[THE INPUT]
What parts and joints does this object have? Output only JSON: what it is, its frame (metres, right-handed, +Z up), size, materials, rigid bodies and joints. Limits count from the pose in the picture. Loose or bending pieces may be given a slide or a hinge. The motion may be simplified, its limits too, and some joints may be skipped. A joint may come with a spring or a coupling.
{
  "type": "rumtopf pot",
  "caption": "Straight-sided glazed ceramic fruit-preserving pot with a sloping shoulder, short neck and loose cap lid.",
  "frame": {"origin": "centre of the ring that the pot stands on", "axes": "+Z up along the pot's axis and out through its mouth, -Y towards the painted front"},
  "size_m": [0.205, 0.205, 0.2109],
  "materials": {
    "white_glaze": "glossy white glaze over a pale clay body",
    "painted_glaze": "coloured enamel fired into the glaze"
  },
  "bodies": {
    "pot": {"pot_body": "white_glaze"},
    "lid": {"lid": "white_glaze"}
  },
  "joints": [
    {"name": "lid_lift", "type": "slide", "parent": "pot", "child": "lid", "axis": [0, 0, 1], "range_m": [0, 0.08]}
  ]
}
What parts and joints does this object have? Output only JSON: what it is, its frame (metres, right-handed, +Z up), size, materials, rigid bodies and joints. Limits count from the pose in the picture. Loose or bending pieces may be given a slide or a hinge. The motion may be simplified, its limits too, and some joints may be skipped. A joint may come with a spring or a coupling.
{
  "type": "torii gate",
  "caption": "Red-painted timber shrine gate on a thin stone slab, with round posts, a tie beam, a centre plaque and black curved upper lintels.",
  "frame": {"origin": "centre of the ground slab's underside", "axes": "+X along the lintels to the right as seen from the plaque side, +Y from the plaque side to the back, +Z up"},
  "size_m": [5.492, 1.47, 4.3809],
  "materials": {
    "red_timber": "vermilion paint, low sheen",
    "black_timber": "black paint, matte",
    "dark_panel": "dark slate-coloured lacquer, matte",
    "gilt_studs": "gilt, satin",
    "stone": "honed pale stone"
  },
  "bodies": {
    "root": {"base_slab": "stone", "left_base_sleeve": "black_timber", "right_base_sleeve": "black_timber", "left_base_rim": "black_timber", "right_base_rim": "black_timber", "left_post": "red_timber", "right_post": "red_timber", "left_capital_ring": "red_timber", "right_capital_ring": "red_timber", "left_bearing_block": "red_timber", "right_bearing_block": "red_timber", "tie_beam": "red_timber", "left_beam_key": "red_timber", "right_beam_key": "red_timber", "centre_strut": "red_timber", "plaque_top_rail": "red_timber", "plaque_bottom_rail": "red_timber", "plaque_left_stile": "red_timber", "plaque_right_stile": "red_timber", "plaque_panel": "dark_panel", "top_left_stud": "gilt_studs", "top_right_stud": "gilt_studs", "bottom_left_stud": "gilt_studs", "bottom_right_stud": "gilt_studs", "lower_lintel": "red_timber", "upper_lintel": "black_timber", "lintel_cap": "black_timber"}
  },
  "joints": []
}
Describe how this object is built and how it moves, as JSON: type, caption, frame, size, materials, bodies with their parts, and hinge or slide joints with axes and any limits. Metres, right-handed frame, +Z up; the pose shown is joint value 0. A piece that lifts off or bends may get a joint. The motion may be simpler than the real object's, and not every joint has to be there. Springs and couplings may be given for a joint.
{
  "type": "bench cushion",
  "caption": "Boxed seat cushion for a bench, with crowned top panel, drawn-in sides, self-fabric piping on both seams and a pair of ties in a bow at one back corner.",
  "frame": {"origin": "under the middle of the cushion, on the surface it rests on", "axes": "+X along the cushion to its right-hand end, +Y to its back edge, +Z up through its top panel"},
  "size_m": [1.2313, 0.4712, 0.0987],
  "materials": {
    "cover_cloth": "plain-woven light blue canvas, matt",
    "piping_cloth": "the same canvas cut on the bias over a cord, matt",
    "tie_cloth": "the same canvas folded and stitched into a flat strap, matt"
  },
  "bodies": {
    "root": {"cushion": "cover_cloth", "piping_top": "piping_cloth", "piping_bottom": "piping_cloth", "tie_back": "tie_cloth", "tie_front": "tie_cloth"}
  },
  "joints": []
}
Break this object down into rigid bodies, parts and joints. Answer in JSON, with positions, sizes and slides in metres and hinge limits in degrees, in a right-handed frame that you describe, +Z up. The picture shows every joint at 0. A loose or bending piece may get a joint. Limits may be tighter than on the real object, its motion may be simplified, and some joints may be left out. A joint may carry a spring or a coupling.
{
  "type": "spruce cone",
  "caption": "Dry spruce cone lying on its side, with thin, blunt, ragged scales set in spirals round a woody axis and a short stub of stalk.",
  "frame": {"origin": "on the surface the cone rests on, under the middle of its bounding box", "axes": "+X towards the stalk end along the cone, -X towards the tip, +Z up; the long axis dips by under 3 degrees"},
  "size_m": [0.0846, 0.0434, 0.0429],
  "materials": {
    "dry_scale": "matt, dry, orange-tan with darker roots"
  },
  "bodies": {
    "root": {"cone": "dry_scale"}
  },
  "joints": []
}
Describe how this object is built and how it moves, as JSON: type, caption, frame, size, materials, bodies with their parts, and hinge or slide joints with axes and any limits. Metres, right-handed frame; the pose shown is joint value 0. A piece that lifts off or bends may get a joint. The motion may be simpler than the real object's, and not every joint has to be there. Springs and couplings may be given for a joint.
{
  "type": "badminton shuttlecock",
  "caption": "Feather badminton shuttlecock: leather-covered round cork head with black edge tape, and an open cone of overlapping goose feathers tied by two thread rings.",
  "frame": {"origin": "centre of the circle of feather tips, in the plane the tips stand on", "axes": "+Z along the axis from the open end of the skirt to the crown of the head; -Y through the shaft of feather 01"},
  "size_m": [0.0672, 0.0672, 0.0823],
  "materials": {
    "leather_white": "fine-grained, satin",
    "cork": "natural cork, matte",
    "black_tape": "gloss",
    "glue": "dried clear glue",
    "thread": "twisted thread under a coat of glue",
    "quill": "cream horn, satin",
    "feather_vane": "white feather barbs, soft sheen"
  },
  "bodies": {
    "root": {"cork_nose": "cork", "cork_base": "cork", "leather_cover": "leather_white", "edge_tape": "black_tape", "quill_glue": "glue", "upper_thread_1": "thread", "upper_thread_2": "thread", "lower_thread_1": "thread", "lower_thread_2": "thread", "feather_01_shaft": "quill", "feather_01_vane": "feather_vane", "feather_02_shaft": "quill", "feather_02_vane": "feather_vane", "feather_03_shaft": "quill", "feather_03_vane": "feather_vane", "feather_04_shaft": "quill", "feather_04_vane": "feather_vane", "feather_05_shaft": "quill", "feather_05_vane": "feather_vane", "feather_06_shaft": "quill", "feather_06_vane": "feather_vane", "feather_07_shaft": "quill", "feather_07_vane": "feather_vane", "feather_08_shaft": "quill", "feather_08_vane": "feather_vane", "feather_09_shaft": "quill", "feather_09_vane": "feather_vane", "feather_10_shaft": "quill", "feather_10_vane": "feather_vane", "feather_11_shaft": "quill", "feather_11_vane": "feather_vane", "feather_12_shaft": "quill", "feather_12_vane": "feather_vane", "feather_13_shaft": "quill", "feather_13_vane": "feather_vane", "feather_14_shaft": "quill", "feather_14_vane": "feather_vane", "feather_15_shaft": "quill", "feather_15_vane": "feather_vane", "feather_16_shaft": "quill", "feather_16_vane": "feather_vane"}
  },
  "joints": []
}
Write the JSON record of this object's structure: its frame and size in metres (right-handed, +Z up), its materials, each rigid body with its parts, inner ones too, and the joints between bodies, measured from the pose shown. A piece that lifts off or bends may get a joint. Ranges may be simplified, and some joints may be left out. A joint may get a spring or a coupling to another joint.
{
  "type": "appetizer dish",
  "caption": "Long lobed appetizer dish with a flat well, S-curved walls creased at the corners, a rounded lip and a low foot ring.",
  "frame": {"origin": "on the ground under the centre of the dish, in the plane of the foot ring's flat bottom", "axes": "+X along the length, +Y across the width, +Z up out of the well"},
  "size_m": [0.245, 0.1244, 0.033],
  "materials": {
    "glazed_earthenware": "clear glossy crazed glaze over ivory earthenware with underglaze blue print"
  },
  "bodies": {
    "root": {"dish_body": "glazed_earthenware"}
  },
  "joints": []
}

[TASK STATEMENT] Write out every entry again exactly, please, with nothing missing.

[WORKED SOLUTION]
What parts and joints does this object have? Output only JSON: what it is, its frame (metres, right-handed, +Z up), size, materials, rigid bodies and joints. Limits count from the pose in the picture. Loose or bending pieces may be given a slide or a hinge. The motion may be simplified, its limits too, and some joints may be skipped. A joint may come with a spring or a coupling.
{
  "type": "rumtopf pot",
  "caption": "Straight-sided glazed ceramic fruit-preserving pot with a sloping shoulder, short neck and loose cap lid.",
  "frame": {"origin": "centre of the ring that the pot stands on", "axes": "+Z up along the pot's axis and out through its mouth, -Y towards the painted front"},
  "size_m": [0.205, 0.205, 0.2109],
  "materials": {
    "white_glaze": "glossy white glaze over a pale clay body",
    "painted_glaze": "coloured enamel fired into the glaze"
  },
  "bodies": {
    "pot": {"pot_body": "white_glaze"},
    "lid": {"lid": "white_glaze"}
  },
  "joints": [
    {"name": "lid_lift", "type": "slide", "parent": "pot", "child": "lid", "axis": [0, 0, 1], "range_m": [0, 0.08]}
  ]
}
What parts and joints does this object have? Output only JSON: what it is, its frame (metres, right-handed, +Z up), size, materials, rigid bodies and joints. Limits count from the pose in the picture. Loose or bending pieces may be given a slide or a hinge. The motion may be simplified, its limits too, and some joints may be skipped. A joint may come with a spring or a coupling.
{
  "type": "torii gate",
  "caption": "Red-painted timber shrine gate on a thin stone slab, with round posts, a tie beam, a centre plaque and black curved upper lintels.",
  "frame": {"origin": "centre of the ground slab's underside", "axes": "+X along the lintels to the right as seen from the plaque side, +Y from the plaque side to the back, +Z up"},
  "size_m": [5.492, 1.47, 4.3809],
  "materials": {
    "red_timber": "vermilion paint, low sheen",
    "black_timber": "black paint, matte",
    "dark_panel": "dark slate-coloured lacquer, matte",
    "gilt_studs": "gilt, satin",
    "stone": "honed pale stone"
  },
  "bodies": {
    "root": {"base_slab": "stone", "left_base_sleeve": "black_timber", "right_base_sleeve": "black_timber", "left_base_rim": "black_timber", "right_base_rim": "black_timber", "left_post": "red_timber", "right_post": "red_timber", "left_capital_ring": "red_timber", "right_capital_ring": "red_timber", "left_bearing_block": "red_timber", "right_bearing_block": "red_timber", "tie_beam": "red_timber", "left_beam_key": "red_timber", "right_beam_key": "red_timber", "centre_strut": "red_timber", "plaque_top_rail": "red_timber", "plaque_bottom_rail": "red_timber", "plaque_left_stile": "red_timber", "plaque_right_stile": "red_timber", "plaque_panel": "dark_panel", "top_left_stud": "gilt_studs", "top_right_stud": "gilt_studs", "bottom_left_stud": "gilt_studs", "bottom_right_stud": "gilt_studs", "lower_lintel": "red_timber", "upper_lintel": "black_timber", "lintel_cap": "black_timber"}
  },
  "joints": []
}
Describe how this object is built and how it moves, as JSON: type, caption, frame, size, materials, bodies with their parts, and hinge or slide joints with axes and any limits. Metres, right-handed frame, +Z up; the pose shown is joint value 0. A piece that lifts off or bends may get a joint. The motion may be simpler than the real object's, and not every joint has to be there. Springs and couplings may be given for a joint.
{
  "type": "bench cushion",
  "caption": "Boxed seat cushion for a bench, with crowned top panel, drawn-in sides, self-fabric piping on both seams and a pair of ties in a bow at one back corner.",
  "frame": {"origin": "under the middle of the cushion, on the surface it rests on", "axes": "+X along the cushion to its right-hand end, +Y to its back edge, +Z up through its top panel"},
  "size_m": [1.2313, 0.4712, 0.0987],
  "materials": {
    "cover_cloth": "plain-woven light blue canvas, matt",
    "piping_cloth": "the same canvas cut on the bias over a cord, matt",
    "tie_cloth": "the same canvas folded and stitched into a flat strap, matt"
  },
  "bodies": {
    "root": {"cushion": "cover_cloth", "piping_top": "piping_cloth", "piping_bottom": "piping_cloth", "tie_back": "tie_cloth", "tie_front": "tie_cloth"}
  },
  "joints": []
}
Break this object down into rigid bodies, parts and joints. Answer in JSON, with positions, sizes and slides in metres and hinge limits in degrees, in a right-handed frame that you describe, +Z up. The picture shows every joint at 0. A loose or bending piece may get a joint. Limits may be tighter than on the real object, its motion may be simplified, and some joints may be left out. A joint may carry a spring or a coupling.
{
  "type": "spruce cone",
  "caption": "Dry spruce cone lying on its side, with thin, blunt, ragged scales set in spirals round a woody axis and a short stub of stalk.",
  "frame": {"origin": "on the surface the cone rests on, under the middle of its bounding box", "axes": "+X towards the stalk end along the cone, -X towards the tip, +Z up; the long axis dips by under 3 degrees"},
  "size_m": [0.0846, 0.0434, 0.0429],
  "materials": {
    "dry_scale": "matt, dry, orange-tan with darker roots"
  },
  "bodies": {
    "root": {"cone": "dry_scale"}
  },
  "joints": []
}
Describe how this object is built and how it moves, as JSON: type, caption, frame, size, materials, bodies with their parts, and hinge or slide joints with axes and any limits. Metres, right-handed frame; the pose shown is joint value 0. A piece that lifts off or bends may get a joint. The motion may be simpler than the real object's, and not every joint has to be there. Springs and couplings may be given for a joint.
{
  "type": "badminton shuttlecock",
  "caption": "Feather badminton shuttlecock: leather-covered round cork head with black edge tape, and an open cone of overlapping goose feathers tied by two thread rings.",
  "frame": {"origin": "centre of the circle of feather tips, in the plane the tips stand on", "axes": "+Z along the axis from the open end of the skirt to the crown of the head; -Y through the shaft of feather 01"},
  "size_m": [0.0672, 0.0672, 0.0823],
  "materials": {
    "leather_white": "fine-grained, satin",
    "cork": "natural cork, matte",
    "black_tape": "gloss",
    "glue": "dried clear glue",
    "thread": "twisted thread under a coat of glue",
    "quill": "cream horn, satin",
    "feather_vane": "white feather barbs, soft sheen"
  },
  "bodies": {
    "root": {"cork_nose": "cork", "cork_base": "cork", "leather_cover": "leather_white", "edge_tape": "black_tape", "quill_glue": "glue", "upper_thread_1": "thread", "upper_thread_2": "thread", "lower_thread_1": "thread", "lower_thread_2": "thread", "feather_01_shaft": "quill", "feather_01_vane": "feather_vane", "feather_02_shaft": "quill", "feather_02_vane": "feather_vane", "feather_03_shaft": "quill", "feather_03_vane": "feather_vane", "feather_04_shaft": "quill", "feather_04_vane": "feather_vane", "feather_05_shaft": "quill", "feather_05_vane": "feather_vane", "feather_06_shaft": "quill", "feather_06_vane": "feather_vane", "feather_07_shaft": "quill", "feather_07_vane": "feather_vane", "feather_08_shaft": "quill", "feather_08_vane": "feather_vane", "feather_09_shaft": "quill", "feather_09_vane": "feather_vane", "feather_10_shaft": "quill", "feather_10_vane": "feather_vane", "feather_11_shaft": "quill", "feather_11_vane": "feather_vane", "feather_12_shaft": "quill", "feather_12_vane": "feather_vane", "feather_13_shaft": "quill", "feather_13_vane": "feather_vane", "feather_14_shaft": "quill", "feather_14_vane": "feather_vane", "feather_15_shaft": "quill", "feather_15_vane": "feather_vane", "feather_16_shaft": "quill", "feather_16_vane": "feather_vane"}
  },
  "joints": []
}
Write the JSON record of this object's structure: its frame and size in metres (right-handed, +Z up), its materials, each rigid body with its parts, inner ones too, and the joints between bodies, measured from the pose shown. A piece that lifts off or bends may get a joint. Ranges may be simplified, and some joints may be left out. A joint may get a spring or a coupling to another joint.
{
  "type": "appetizer dish",
  "caption": "Long lobed appetizer dish with a flat well, S-curved walls creased at the corners, a rounded lip and a low foot ring.",
  "frame": {"origin": "on the ground under the centre of the dish, in the plane of the foot ring's flat bottom", "axes": "+X along the length, +Y across the width, +Z up out of the well"},
  "size_m": [0.245, 0.1244, 0.033],
  "materials": {
    "glazed_earthenware": "clear glossy crazed glaze over ivory earthenware with underglaze blue print"
  },
  "bodies": {
    "root": {"dish_body": "glazed_earthenware"}
  },
  "joints": []
}